**TASK DETAILS:** Quote only the lines from the top of the listing below down to and including the line with "# its cap flap".
◇ ◇ ◇
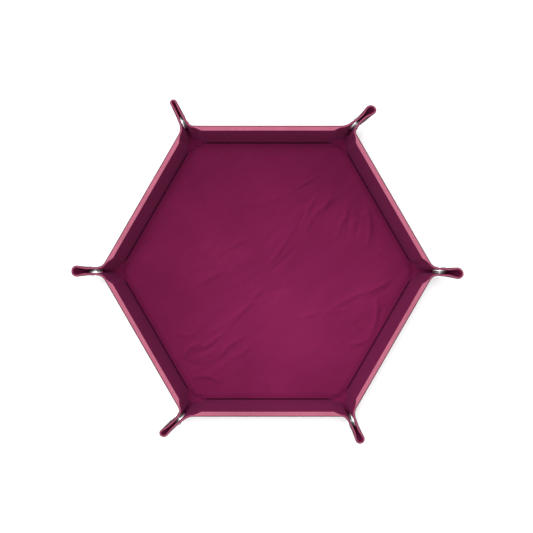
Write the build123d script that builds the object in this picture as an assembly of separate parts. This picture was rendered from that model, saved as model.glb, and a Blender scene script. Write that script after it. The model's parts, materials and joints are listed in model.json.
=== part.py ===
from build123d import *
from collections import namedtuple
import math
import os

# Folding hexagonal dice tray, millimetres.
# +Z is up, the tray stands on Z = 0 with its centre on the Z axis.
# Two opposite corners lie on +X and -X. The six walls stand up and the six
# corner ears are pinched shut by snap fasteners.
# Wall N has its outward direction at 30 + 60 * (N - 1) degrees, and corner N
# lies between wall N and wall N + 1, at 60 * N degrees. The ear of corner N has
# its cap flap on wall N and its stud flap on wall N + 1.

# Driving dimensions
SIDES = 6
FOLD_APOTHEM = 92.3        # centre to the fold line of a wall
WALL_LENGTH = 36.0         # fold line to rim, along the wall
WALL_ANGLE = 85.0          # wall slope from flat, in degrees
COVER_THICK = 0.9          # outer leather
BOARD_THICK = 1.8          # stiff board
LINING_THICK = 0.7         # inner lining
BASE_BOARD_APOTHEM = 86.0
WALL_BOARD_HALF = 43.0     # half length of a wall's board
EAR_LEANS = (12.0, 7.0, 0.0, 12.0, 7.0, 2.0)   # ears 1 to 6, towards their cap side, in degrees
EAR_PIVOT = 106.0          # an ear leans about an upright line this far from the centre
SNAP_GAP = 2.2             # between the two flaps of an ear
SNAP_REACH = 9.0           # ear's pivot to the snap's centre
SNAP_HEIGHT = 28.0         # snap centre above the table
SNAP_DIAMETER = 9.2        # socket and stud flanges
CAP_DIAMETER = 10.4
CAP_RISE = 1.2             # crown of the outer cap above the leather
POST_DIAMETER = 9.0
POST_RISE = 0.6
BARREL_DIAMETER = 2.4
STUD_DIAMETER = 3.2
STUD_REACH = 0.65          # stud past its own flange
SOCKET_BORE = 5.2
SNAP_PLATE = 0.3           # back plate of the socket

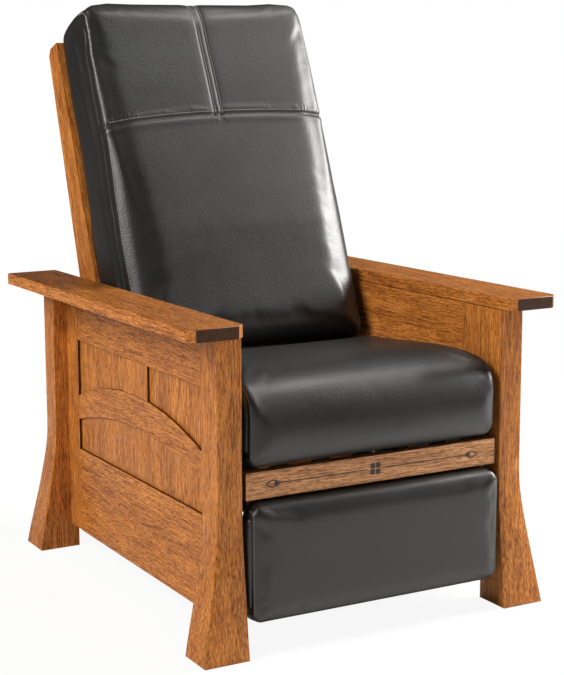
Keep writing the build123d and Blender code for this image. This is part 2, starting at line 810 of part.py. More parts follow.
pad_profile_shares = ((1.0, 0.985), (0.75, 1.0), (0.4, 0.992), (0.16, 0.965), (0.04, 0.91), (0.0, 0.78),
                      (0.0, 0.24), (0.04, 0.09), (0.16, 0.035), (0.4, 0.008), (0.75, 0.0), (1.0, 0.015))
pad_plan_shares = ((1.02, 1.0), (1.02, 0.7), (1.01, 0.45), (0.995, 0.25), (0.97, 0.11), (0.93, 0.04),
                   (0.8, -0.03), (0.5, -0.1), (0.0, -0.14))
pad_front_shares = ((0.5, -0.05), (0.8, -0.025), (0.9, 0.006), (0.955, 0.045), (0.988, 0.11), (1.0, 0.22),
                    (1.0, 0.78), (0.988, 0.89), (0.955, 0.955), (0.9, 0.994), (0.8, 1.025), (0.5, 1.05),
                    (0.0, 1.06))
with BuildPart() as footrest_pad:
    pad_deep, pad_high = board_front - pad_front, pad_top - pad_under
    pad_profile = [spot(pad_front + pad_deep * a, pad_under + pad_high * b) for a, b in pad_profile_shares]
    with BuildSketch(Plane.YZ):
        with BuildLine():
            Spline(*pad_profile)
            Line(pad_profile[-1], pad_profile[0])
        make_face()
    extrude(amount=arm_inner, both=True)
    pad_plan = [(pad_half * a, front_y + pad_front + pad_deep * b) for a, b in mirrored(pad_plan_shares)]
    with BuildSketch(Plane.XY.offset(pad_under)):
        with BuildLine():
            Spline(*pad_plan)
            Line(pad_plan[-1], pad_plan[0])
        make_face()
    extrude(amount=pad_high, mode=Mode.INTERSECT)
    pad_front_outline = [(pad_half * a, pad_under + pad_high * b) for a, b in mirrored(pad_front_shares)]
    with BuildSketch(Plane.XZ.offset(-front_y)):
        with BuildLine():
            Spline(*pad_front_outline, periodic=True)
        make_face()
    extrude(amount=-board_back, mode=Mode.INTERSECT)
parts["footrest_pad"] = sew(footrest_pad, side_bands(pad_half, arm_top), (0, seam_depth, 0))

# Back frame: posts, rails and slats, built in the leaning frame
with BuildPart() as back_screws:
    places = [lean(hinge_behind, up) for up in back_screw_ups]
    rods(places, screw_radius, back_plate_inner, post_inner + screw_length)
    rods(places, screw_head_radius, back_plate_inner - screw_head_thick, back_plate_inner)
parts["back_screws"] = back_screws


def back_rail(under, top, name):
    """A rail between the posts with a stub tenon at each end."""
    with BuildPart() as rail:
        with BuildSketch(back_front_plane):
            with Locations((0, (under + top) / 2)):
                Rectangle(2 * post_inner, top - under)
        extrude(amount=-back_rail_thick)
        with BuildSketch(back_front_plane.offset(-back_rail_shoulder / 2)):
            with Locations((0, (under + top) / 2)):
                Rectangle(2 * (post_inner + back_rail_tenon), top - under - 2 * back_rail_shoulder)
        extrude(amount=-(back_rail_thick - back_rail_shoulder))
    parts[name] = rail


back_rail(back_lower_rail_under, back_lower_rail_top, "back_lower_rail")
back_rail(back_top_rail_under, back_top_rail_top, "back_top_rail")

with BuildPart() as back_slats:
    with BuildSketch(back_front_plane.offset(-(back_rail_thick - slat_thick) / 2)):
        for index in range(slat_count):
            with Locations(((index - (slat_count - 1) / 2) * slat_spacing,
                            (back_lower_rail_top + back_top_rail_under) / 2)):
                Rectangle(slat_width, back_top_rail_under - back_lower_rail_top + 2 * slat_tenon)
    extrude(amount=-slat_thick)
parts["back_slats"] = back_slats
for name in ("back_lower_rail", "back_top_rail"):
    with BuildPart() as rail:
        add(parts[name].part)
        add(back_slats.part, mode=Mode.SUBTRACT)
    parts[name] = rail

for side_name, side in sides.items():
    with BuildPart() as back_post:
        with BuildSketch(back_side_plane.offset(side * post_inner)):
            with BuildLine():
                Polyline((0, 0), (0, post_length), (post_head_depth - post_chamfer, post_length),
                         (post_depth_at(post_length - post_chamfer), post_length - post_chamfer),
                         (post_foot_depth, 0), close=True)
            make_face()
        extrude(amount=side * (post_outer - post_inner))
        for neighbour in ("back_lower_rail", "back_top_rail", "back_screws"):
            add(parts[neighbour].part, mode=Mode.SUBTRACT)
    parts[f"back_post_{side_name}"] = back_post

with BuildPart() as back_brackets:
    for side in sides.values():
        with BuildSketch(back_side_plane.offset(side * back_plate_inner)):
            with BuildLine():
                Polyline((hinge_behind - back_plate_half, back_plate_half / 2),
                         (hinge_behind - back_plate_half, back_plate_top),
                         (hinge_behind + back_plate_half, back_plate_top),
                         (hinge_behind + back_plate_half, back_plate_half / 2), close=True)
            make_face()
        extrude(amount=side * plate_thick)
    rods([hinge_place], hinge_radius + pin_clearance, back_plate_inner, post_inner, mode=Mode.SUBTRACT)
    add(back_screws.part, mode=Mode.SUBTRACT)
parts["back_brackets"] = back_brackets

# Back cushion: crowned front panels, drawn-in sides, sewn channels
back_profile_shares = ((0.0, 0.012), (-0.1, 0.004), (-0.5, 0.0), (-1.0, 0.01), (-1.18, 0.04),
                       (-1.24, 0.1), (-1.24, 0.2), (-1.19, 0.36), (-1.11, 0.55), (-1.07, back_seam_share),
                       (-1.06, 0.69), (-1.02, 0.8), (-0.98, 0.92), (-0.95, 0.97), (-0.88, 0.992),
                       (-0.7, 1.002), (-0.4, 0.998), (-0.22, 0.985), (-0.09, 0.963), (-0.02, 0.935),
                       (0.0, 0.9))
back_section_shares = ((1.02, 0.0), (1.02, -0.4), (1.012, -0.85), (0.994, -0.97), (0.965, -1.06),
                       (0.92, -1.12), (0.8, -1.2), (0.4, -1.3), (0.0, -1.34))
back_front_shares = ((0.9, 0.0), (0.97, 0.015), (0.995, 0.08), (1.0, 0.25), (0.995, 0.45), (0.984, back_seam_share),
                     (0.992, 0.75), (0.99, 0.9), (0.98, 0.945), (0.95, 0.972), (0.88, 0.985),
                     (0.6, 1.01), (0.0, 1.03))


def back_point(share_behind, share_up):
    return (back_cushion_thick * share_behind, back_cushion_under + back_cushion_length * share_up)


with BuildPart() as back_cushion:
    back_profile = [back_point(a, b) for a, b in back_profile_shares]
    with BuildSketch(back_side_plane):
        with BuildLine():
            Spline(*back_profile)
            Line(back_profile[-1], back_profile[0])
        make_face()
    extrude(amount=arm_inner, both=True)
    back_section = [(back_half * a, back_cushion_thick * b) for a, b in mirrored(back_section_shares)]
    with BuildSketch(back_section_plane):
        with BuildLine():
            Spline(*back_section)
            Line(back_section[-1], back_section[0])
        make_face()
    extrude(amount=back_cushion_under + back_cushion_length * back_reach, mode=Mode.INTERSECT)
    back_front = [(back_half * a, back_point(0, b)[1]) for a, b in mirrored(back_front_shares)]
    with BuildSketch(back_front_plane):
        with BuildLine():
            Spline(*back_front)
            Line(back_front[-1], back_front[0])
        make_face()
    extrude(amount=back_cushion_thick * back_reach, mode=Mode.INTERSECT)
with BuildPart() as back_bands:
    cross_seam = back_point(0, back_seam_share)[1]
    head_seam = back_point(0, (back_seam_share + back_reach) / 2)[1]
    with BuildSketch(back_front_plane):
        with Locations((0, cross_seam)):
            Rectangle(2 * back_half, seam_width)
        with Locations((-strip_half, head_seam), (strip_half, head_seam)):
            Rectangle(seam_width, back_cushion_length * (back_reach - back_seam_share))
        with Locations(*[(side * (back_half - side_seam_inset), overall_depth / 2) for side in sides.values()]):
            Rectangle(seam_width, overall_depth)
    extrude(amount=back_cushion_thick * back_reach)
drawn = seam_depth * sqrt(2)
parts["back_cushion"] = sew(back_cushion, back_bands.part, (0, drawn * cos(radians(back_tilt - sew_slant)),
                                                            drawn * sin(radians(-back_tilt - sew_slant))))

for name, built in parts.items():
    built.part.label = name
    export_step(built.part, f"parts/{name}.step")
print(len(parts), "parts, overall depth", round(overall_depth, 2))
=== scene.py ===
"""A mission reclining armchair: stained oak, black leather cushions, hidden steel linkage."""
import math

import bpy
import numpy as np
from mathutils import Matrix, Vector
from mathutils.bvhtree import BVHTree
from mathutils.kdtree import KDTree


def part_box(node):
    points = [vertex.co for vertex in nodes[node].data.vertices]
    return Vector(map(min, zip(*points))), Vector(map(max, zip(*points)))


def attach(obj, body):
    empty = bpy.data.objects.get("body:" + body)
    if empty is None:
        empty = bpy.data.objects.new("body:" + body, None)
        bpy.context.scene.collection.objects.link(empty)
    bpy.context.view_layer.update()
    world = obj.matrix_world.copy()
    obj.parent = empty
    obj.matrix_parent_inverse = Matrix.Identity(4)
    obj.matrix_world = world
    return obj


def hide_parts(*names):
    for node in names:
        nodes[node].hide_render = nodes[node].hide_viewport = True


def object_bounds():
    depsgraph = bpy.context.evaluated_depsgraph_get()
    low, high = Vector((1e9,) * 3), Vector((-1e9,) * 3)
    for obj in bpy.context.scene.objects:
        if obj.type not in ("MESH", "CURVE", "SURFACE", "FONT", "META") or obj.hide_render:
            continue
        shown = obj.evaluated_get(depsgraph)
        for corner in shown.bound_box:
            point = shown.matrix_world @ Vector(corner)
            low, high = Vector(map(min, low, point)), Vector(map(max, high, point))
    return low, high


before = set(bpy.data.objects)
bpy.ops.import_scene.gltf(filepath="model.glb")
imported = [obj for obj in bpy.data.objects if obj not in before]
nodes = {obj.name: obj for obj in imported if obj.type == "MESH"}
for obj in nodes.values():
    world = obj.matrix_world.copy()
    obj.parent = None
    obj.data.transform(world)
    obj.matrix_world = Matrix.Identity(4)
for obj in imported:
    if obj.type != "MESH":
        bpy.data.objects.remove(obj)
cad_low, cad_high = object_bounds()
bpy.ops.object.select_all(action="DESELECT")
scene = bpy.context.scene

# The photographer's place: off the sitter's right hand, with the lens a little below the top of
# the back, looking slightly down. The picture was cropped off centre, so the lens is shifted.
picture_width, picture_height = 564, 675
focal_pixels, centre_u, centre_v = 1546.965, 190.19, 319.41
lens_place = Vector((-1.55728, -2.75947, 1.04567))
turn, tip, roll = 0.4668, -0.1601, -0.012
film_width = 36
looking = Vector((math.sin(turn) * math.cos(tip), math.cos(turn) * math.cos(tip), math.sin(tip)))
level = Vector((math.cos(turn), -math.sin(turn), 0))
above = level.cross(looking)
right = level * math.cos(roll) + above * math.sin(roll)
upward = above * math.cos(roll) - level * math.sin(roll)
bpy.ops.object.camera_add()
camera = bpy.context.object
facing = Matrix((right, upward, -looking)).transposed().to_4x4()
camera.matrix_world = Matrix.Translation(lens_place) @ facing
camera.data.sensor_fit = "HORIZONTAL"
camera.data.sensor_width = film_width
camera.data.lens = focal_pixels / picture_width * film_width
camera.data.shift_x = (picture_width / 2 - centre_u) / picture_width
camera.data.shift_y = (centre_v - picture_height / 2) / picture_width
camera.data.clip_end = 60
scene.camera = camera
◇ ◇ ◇
**THE RESPONSE:**
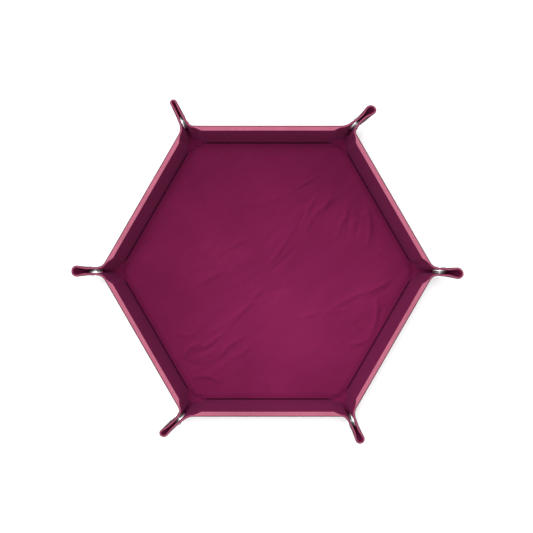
Write the build123d script that builds the object in this picture as an assembly of separate parts. This picture was rendered from that model, saved as model.glb, and a Blender scene script. Write that script after it. The model's parts, materials and joints are listed in model.json.
=== part.py ===
from build123d import *
from collections import namedtuple
import math
import os

# Folding hexagonal dice tray, millimetres.
# +Z is up, the tray stands on Z = 0 with its centre on the Z axis.
# Two opposite corners lie on +X and -X. The six walls stand up and the six
# corner ears are pinched shut by snap fasteners.
# Wall N has its outward direction at 30 + 60 * (N - 1) degrees, and corner N
# lies between wall N and wall N + 1, at 60 * N degrees. The ear of corner N has
# its cap flap on wall N and its stud flap on wall N + 1.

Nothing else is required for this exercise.